Last night, I had the special treat of seeing Ocean Vuong talk about his new novel, The Emperor of Gladness. I haven’t read the book yet, but I was wowed by his first novel, On Earth We’re Briefly Gorgeous–and struck by the sensitivity, depth and humor in the brief excerpt he read from this one. Most of all, I was moved by his thoughts on what it means to be a writer–what it means to be a human, actually–in these troubling times.

Vuong talked about “the cage” that all of us are trapped in, meaning the large set of sociocultural stereotypes and mores that hinder the definitions of who we are and the possibilities of who we can be. In his first novel, the main character, Little Dog, says: To be an American boy, and then an American boy with a gun, is to move from one end of a cage to another.

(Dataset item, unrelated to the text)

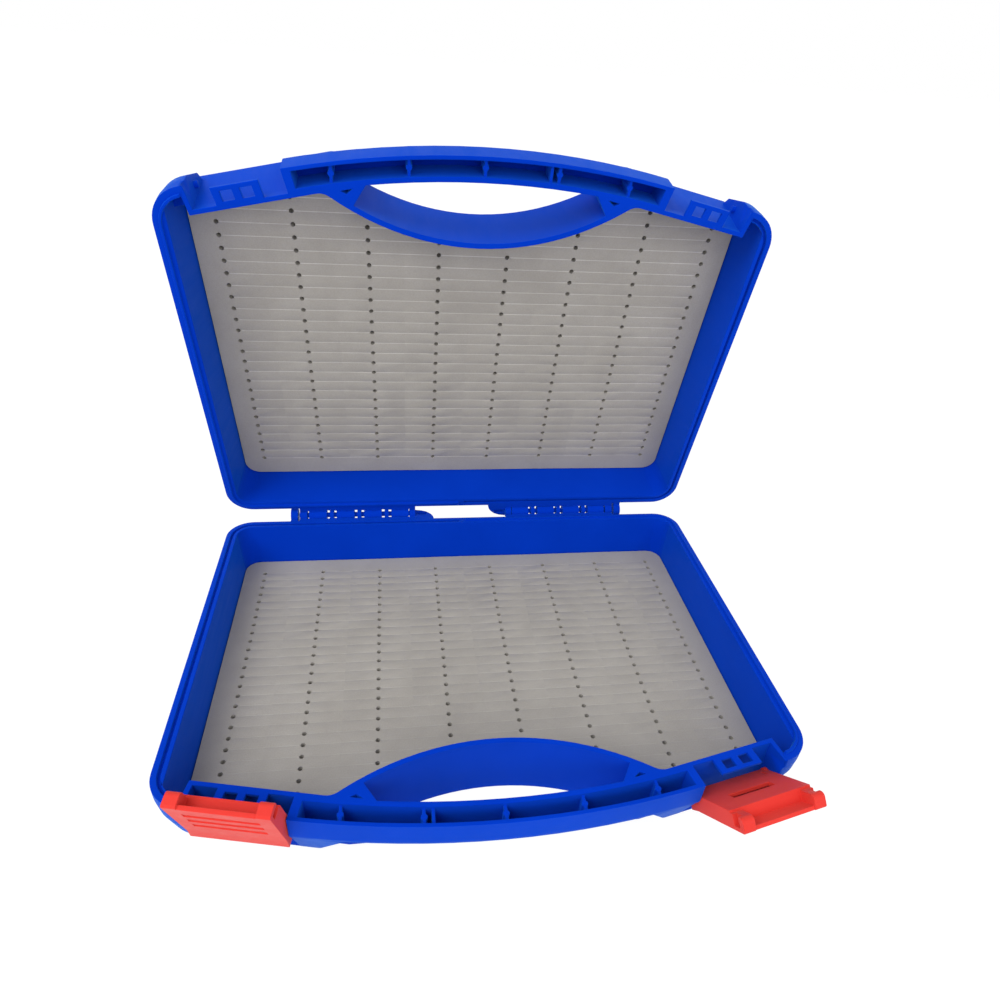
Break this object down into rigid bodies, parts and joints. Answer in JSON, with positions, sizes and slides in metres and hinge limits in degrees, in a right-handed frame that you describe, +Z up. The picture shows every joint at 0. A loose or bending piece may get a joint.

As I thought about this idea of cages, I realized that my lifelong pursuit of writing is absolutely an attempt to break out of the cages of expectation, to come as close as I possibly can to exploring absolute truth and authenticity. And perhaps that’s what makes Ocean Vuong’s work so great. He may be writing fiction, but he’s doing it without artifice. Vuong insists that his novels are not autobiographical, nor are they specifically about anyone in his actual life and claimed that he would never appropriate anyone’s life story to feed his art. Yet, there’s a truth that seeps through whatever he’s invented that pulls back the veils under which we hide.

And I do believe it’s not only the revelation, but the acceptance of our own and each other’s authenticity–provided we can even find it in ourselves–that may be our only hope of changing the world.

Alligator Alcatraz: From Heute.at (cropped)

Of course, I couldn’t think about cages without the intrusive images of “Alligator Alcatraz” the newest prison being build in Florida and the memories of children in cages during this administration’s first term, a practice that ended after huge public outcry.

Also, yesterday, earlier in the day, I joined eight other people dressed in black, carrying signs with names and information about people who have been disappeared in Massachusetts and sent to caged prisons near and far. We walked in silence through the streets of Northampton, banging a drum, and bearing witness, creating a stunning visual effect that made people stop what they were doing and notice.

Said Vuong in a recent interview, Maybe in another 15 years, I will write about trying to be an artist while our civil liberties are being eroded and our country is run by oligarchs who are bordering on fascism. If we make it to 15 years later, hopefully I can write a book about that. 

Hopefully, he can. And in the meantime, hopefully we’ll all continue to access whatever creative sparks we all can make to raise awareness, claw out our own truth, and make it through.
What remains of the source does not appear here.